Doran's most striking suggestion is that the hero is as cracked, both in the sense of damaged and of loopy, as the heroine.

The hilarious macho swagger of Jasper Britton's superb Petruchio is evidently a front to mask an abiding insecurity. The aggression of his behaviour on the wedding day looks like the result of an undue and panicky dose of Dutch courage and throughout he improvises edgily.

Meanwhile, hurtling like a deranged spitfire through the multiple doors of Stephen Brimson Lewis's witty semi-abstract set, Alexandra Gilbreath's embattled, husky-voiced Katharine is humanised through clearly being the love-starved victim of her father's favouritism towards his younger daughter.

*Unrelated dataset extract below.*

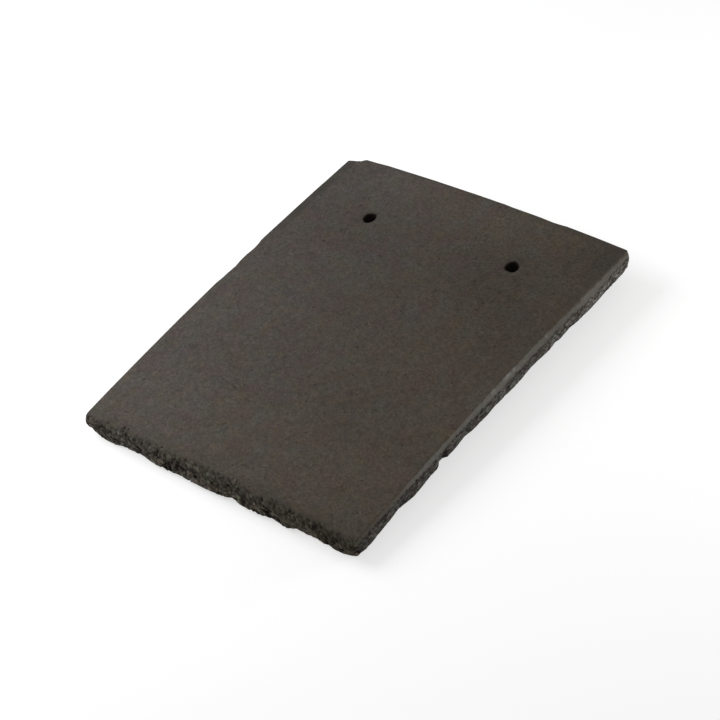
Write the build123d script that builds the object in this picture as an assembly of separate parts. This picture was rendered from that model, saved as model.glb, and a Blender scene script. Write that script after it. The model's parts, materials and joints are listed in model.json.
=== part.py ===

There's a lovely moment early on when Petruchio stops her from storming out by cracking a filthy joke about cunnilingus. A cackling Gilbreath blossoms with delight at it: here, at long last, is a male oddball with whom she can do business.

This Shrew dramatises a genuine love-match. From the glum faces of the other females present, it is obvious that Kate's public display of submission at the end is supposed to earmark her as a lucky special case, not a mouthpiece for womankind.